Why *just* that area and those objects, who knows. If it was to revere the Cippus you would think it would be in the exact center which it is not (it's centered but at the top of this rectangular site. Plus by doubling the size you could cover the complete site, it's only paving stones after all.

And why bury and partially destroy such an ancient and revered site in the first place?

And now after the Niger Lapis is built it becomes known as an inauspicious (ill-omened, unlucky, evil, unfavorable) place. The theories are that *that* underground section in Caesar's day was believed to be either a grave or crime scene :-) . Either Romulus or his foster father Faustulus or the third King of Rome's grandfather was believed to be buried there. Or that is the location where Romulus was murdered by the Senators.

Julius Caesar has the Curia Julia built *directly* facing the Niger Lapis and not square to the Forum Square as it should be. So this site was revered by the Romans in his day. In 9 AD after a fire Emperor Augustus has this whole area repaved except for the Niger Lapis.

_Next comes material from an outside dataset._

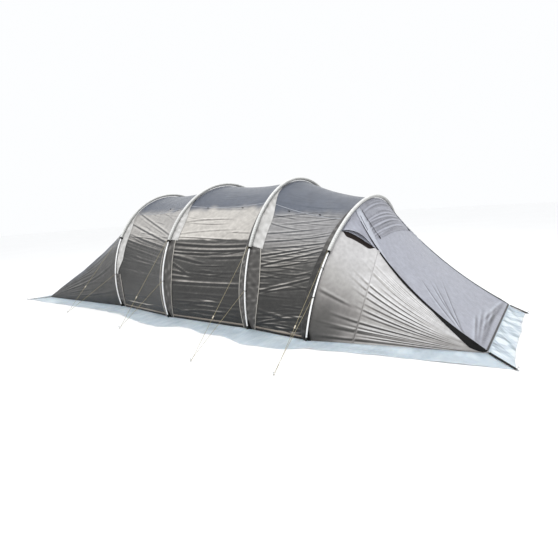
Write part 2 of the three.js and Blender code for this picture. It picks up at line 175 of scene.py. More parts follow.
def bay_surface(bay, u, share):
    a, b = FLY_ARCS[bay].across(share), FLY_ARCS[bay + 1].across(share)
    u = np.asarray(u, float)
    return sagged(a + (b - a) * u[..., None], BAY_SAG * 4 * u * (1 - u))


def rear_surface(u, share):
    across = np.clip((share - REAR_CUT) / (1 - 2 * REAR_CUT), 0.0, 1.0)
    up = np.minimum(np.minimum(share, 1 - share), REAR_CUT) / REAR_CUT
    hem = points(REAR_X, (2 * across - 1) * REAR_HALF, up * END_HEM_Z)
    a = FLY_ARCS[0].across(share)
    return sagged(a + (hem - a) * u[..., None], REAR_SAG * 4 * u * (1 - u))


FRONT_ARC = FLY_ARCS[3]
SEAM_ANGLE = FRONT_ARC.angle_at_y(SEAM_TOP_Y)
SEAM_TOP = FRONT_ARC.point(SEAM_ANGLE)
SEAM_FOOT = np.array([FRONT_X, -FRONT_HALF, END_HEM_Z])


def circle_through(a, b, c):
    ab, ac = b - a, c - a
    axis = np.cross(ab, ac)
    to_centre = np.cross(axis, ab) * (ac @ ac) + np.cross(ac, axis) * (ab @ ab)
    centre = a + to_centre / (2 * (axis @ axis))
    start, end = a - centre, c - centre
    angle = math.acos((start @ end) / (np.linalg.norm(start) * np.linalg.norm(end)))
    return centre, unit(axis), angle


SEAM_CENTRE, SEAM_AXIS, SEAM_TURN = circle_through(SEAM_TOP, np.array(SEAM_MIDDLE), SEAM_FOOT)


def seam_point(u):
    spoke = SEAM_TOP - SEAM_CENTRE
    turn = np.asarray(u, float)[..., None] * SEAM_TURN
    side = np.cross(SEAM_AXIS, spoke)
    return SEAM_CENTRE + spoke * np.cos(turn) + side * np.sin(turn)


def side_surface(u, v):
    """The near front side panel and door: u from hoop to corner, v up from hem to seam."""
    u, v = np.broadcast_arrays(np.asarray(u, float), np.asarray(v, float))
    foot = FRONT_ARC.point(FRONT_ARC.start)
    on_hoop = FRONT_ARC.point(lerp((FRONT_ARC.start, SEAM_ANGLE), v))
    bulge = on_hoop - lerp((foot, SEAM_TOP), v[..., None])
    hem = lerp((foot, np.array([FRONT_X, -FRONT_HALF, 0.0])), u[..., None])
    p = lerp((hem, seam_point(u)), v[..., None])
    return above_hem(p + bulge * (1 - smooth(u / DOOR_FOLD_U))[..., None])


def roof_surface(u, across):
    u, across = np.broadcast_arrays(np.asarray(u, float), np.asarray(across, float))
    on_hoop = FRONT_ARC.point(SEAM_ANGLE + (math.pi - 2 * SEAM_ANGLE) * across)
    rise = on_hoop - lerp((SEAM_TOP, mirrored(SEAM_TOP, 1)), across[..., None])
    seam = seam_point(u)
    p = lerp((seam, mirrored(seam, 1)), across[..., None])
    return p + rise * ((1 - u) ** 1.5)[..., None]


# ---- wrinkles ----

WAVE_TURN = 6.28
# A fold's ridge has a furrow below it: how deep it is and how many widths away.
FURROW_DEEP, FURROW_AT = 0.6, 2.1


def folds(along, across, lines):
    """Ridges across a sheet: a line is (across at along 0, across at along 1, bow, width, height,
    from, to)."""
    total = np.zeros(np.broadcast(along, across).shape)
    for start_at, end_at, bow, width, height, start, end in lines:
        centre = start_at + (end_at - start_at) * along + bow * 4 * along * (1 - along)
        t = (across - centre) / width
        ridge = np.exp(-t * t / 2) - FURROW_DEEP * np.exp(-((t + FURROW_AT) ** 2) / 2)
        total += height * ridge * window(along, start, end, 0.35 * (end - start))
    return total


def random_lines(seed, count, place, slope, bow, width, height, start, end):
    rng = random.Random(seed)
    pick = lambda span: rng.uniform(*span)
    lines = []
    for _ in range(count):
        middle, lean = pick(place), pick(slope)
        ends = (middle - lean / 2, middle + lean / 2)
        lines.append((*ends, pick(bow), pick(width), pick(height), pick(start), pick(end)))
    return lines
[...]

You'll notice that the Niger Lapis is one pavement level below the surrounding pavement. Augustus also put the slotted curb around it which held upright marble slabs (only the south side survives) which formed a fence around the Niger Lapis.

Whether it was fenced-off or open originally I do not know but it probably was being a sacred site.

In 1955 they excavated beneath the 'Shrine of Vulcan', no human remains, grave goods or tombs were found.